I love it when bands, particularly rock bands start taking influences from other places, borrowing sounds and arrangements that you wouldn’t really hear in a ‘rock’ song – and I don’t just mean putting a dubstep wobble or some synth on a track, but actually really thinking about the instrument and making it work with the whole song.”
Was writing and recording the E.P. a cathartic experience coming at the end of what seems to have been a pretty challenging year for you?
“Oh yeah, totally. More so than any other record I’ve worked on. I had very tough year, both professionally and personally – I really am happy that I found my feet through music and found such wonderful people to work with. I don’t like to think where I would be without music.”

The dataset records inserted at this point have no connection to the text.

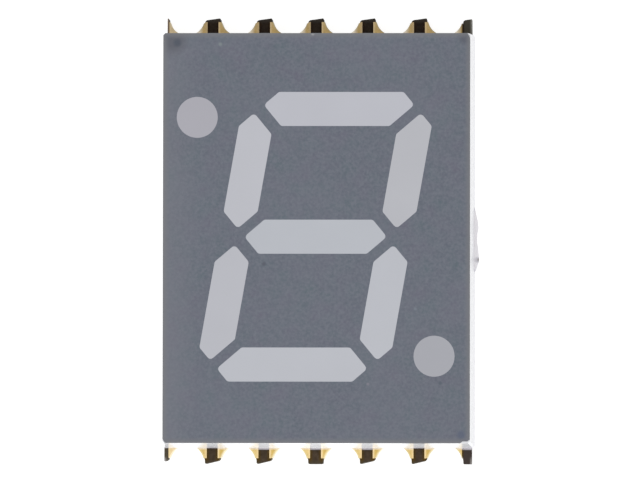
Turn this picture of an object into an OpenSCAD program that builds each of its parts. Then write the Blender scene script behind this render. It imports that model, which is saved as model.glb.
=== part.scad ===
// Surface-mount seven segment display with two round points.
// A black circuit board with six half-hole contacts at each end carries nine
// light-emitting chips under a white moulded reflector, whose grey printed face
// leaves the slanted segments and the points as windows of cast resin.
// The part lies on its solder side: +Z is the viewing direction, +Y the top of the digit.

/* [Digit] */
// Height of the digit over its top and bottom segments
digit_h = 7.06; // [6:0.02:8.2]
// Width of the digit before it is slanted
digit_w = 4.7; // [4:0.02:5.4]
// Width of a segment
stroke_w = 0.83; // [0.7:0.01:0.96]
// Gap between neighbouring segments, square to their mitred ends
segment_gap = 0.28; // [0.16:0.02:0.4]
// Slant of the digit to the right, in degrees
slant = 10; // [0:1:12]
// Radius of the window corners
window_corner_r = 0.09; // [0.03:0.01:0.12]
// Diameter of the round points
dot_d = 1; // [0.9:0.02:1.14]
// Distance of a point's centre from the housing's side wall
dot_inset_x = 0.935; // [0.84:0.005:0.98]
// Distance of a point's centre from the housing's end wall
dot_inset_y = 2.17; // [1.6:0.01:2.5]

/* [Housing] */
// Housing beside the digit, on each side
margin_beside = 1.475; // [1.4:0.005:1.9]
// Housing above and below the digit
margin_above = 1.55; // [1.2:0.01:2]
// Height of the whole display from the solder pads to the face
total_h = 3.1; // [2.6:0.1:4]
// Draft of the two long side walls, in degrees
side_draft = 2.1; // [0:0.1:3]
// Draft of the two end walls, in degrees
end_draft = 2.1; // [0:0.1:3]
// Width of the broken vertical corners
corner_break = 0.05; // [0.02:0.01:0.2]
// How far the gate mark stands out of the right wall
gate_mark_proud = 0.105; // [0.04:0.005:0.15]
// Length of the gate mark along the wall
gate_mark_l = 1.57; // [0.8:0.01:2]
// Height of the gate mark
gate_mark_h = 0.3; // [0.15:0.05:0.6]

/* [Light cells] */
// Straight depth of each window before its walls close in
window_land = 0.3; // [0.1:0.05:0.6]
// Length of a segment cell at the board
cell_floor_l = 1.6; // [1.44:0.02:1.8]
// Width of a segment cell at the board
cell_floor_w = 0.52; // [0.44:0.02:0.6]
// Diameter of a point's cell at the board
dot_floor_d = 0.84; // [0.76:0.02:0.88]
// Thickness of the printed grey face
face_t = 0.03; // [0.02:0.01:0.06]
// Print chipped off the lower left corner of the face, along and up
chip_lower_left_w = 0.06; // [0.05:0.01:0.2]
chip_lower_left_h = 0.1; // [0.05:0.01:0.2]
// Print chipped off the lower right corner of the face, along and up
chip_lower_right_w = 0.24; // [0.1:0.01:0.4]
chip_lower_right_h = 0.045; // [0.03:0.005:0.1]
// Print chipped off the upper right corner of the face, along and down
chip_upper_right_w = 0.07; // [0.05:0.01:0.2]
chip_upper_right_h = 0.13; // [0.05:0.01:0.2]

/* [Board] */
// Thickness of the board over both copper layers
board_t = 0.8; // [0.6:0.1:1]
// How far the board reaches past the housing's foot at each end
overhang = 0.385; // [0.34:0.005:0.44]
// How much further the board's top end reaches
top_end_extra = 0.03; // [0:0.005:0.05]
// Width lost to the saw at the left side, from half a pitch outside the end contacts
saw_loss_left = 0.035; // [0.03:0.005:0.06]
// Width lost to the saw at the right side
saw_loss_right = 0.06; // [0.04:0.01:0.08]
// How much the left sawn edge leans over its length
saw_lean_w = 0.06; // [0:0.01:0.08]
// Thickness of the copper layers
copper_t = 0.035; // [0.02:0.005:0.05]
// Thickness of the solder mask over the copper
mask_t = 0.025; // [0.02:0.005:0.04]

/* [Contacts] */
// Distance between neighbouring contacts
pitch = 1.27; // [1.2:0.01:1.5]
// Diameter of the holes drilled on the board's end edges
drill_d = 0.91; // [0.84:0.01:0.94]
// Thickness of the plating in the holes
plating_t = 0.025; // [0.02:0.005:0.04]
// Bare board between neighbouring pads
pad_gap = 0.27; // [0.16:0.01:0.3]
// Depth of a contact pad behind its half-hole
pad_land = 0.25; // [0.2:0.01:0.4]
// Bare edge between a pad and the board's end, before the rows are shifted
edge_pullback = 0.1; // [0.06:0.01:0.14]
// Least bare edge between a pad and a slanted tooth tip
tip_pullback = 0.03; // [0.02:0.01:0.05]
// Bare edge between the end pads and the board's left side
side_pullback_left = 0.075; // [0.04:0.005:0.1]
// Bare edge between the end pads and the board's right side
side_pullback_right = 0.24; // [0.1:0.01:0.3]
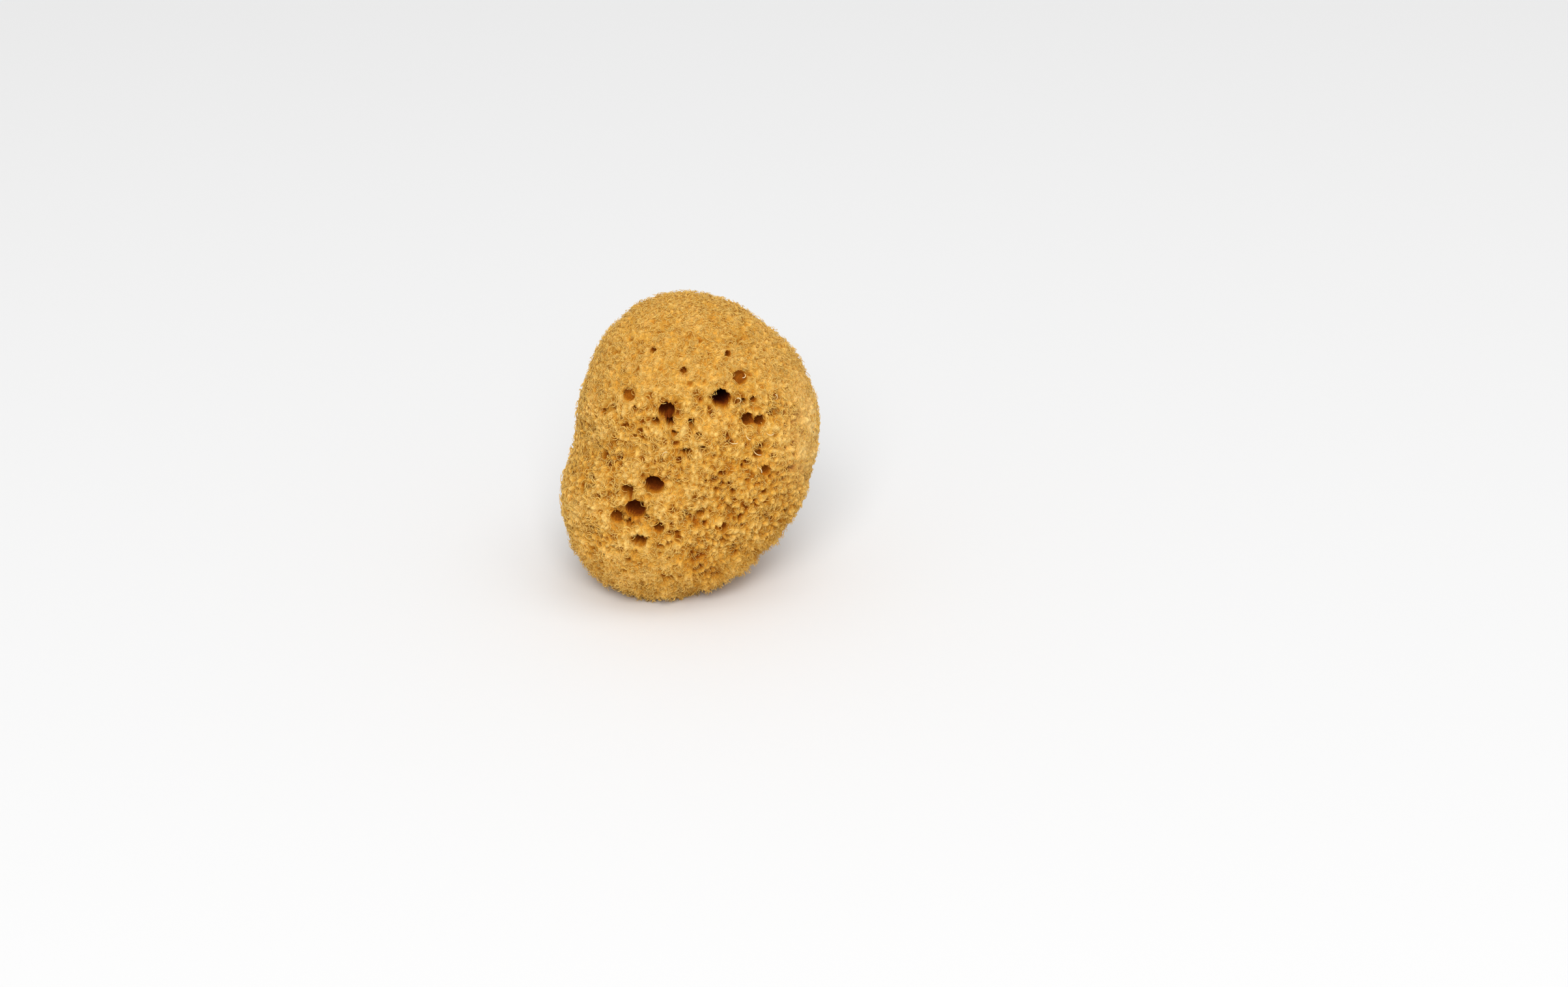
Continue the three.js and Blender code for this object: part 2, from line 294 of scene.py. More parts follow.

How important has the continued support of King Blues fans, and music fans in general, been to you during that time?
“Totally important, people who knew me from The King Blues waited quite patiently for me to get a new project off the ground and most have been so supportive of Bleach Blood already.
Over my time in The King Blues I became friends with many of the people who came to see us, and it was them especially that kept an interest in what I was doing musically and pushed me to start another band.”
Would you say that the songs are a more honest and accurate reflection of your feelings and influences as an artist then music you’ve made in the past?
“Bleach Blood is just another side of me, the feelings and influences of this band are as real and honest as they were with any other band I’ve worked with. I still have a great deal of love for the things that influenced The King Blues, both musically and in spirit, but for now that’s not what I want to do.”
How do you feel Bleach Blood’s recent debut gig went?
“I couldn’t have asked for a better debut gig! It was amazing. I was so proud of my band and my label and to everyone who had been involved in making it happen. Considering the short amount of time we’ve been a band for, I was happily shocked when the room was full and people were singing along. I can’t wait for the next one!”
Bleach Blood’s debut E.P. ‘The Young Heartbreakers Club’ is available now and the band play Huddersfield Parish on March 15th.